Pero mirando la cosa desde fuera, sin pasión ni menoscabo, ¿qué es realmente el fútbol en sí, para que despierte tantas pasiones? A grandes rasgos, y parodiando al que fuera inefable alcalde de Madrid, Tierno Galván, podría decirse que el fútbol es el ajuntamiento de once individuos que en calzón corto y de forma disciplinada intentan introducir un cuero inflado llamado balón en un rectángulo conocido como portería. Lógicamente, enfrente tienen a otros once hombretones que intentan hacer lo mismo, pero en dirección contraria.
Lo cierto es que el fútbol mueve pasiones y el fervor y admiración de millones de aficionados, al tiempo que millones de euros se mueven y bailan en esa danza ritual a medio camino entre el deporte y el negocio. Dicen los entendidos que en un Real Madrid-Barça las entradas se pagan a precio de pensión. Tanto debe ser, que tengo un amigo que cuando llega esta efemérides revende su entrada de socio y con lo que saca por ese partido paga toda la cuota anual de socio del Real Madrid.
El deporte rey para unos, o pan y circo para otros, ha vuelto a nuestros pueblos y ciudades haciendo las veces de cataplasma, emplaste o apósito ante la difícil situación en que nos encontramos acorralados por un coronavirus del que algunos sabemos tan poco, mientras que otros creen saberlo todo. Bienvenido sea si con su contemplación logran abstraerse unas horas varios millones de personas de la absurda situación.

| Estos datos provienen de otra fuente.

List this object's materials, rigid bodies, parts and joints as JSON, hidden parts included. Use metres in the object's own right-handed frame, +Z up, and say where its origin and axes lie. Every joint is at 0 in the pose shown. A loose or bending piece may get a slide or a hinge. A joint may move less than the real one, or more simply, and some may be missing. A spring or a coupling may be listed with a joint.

Para terminar con el balompédico deporte, permítanme contarles una anécdota ocurrida en el seno familiar: como aficionados ligths al Real Madrid que somos en casa, en una ocasión fui con mis hijos a ver un partido del equipo merengue cuando ellos eran pequeños. Llegada la hora del descanso, y del ansiado bocadillo, mi hija me dijo que sentía ganas de llorar. Pensando que le pasaba algo le comenté que si le dolía la cabeza o algo por el estilo. “No papá –me comentó mi hija– es que estoy tan cerca de Iker Casillas, lo veo tan de cerca que me dan ganas de llorar de alegría”. “Pues llora si quieres, hija –le contesté-, porque con lo que me han costado las entradas, en el precio entra el derecho a llorar. ¿No ves cómo gritan los aficionados al árbitro, que le dicen de todo menos guapo? Pues tú, a lo tuyo, a disfrutar viendo de cerca a Casillas”.
Todas estas cosas, y otras muchas más, pueden llegar a ocurrir en el mundo del fútbol, deporte inventado, como otras tantas cosas, por los hijos de la Gran Bretaña.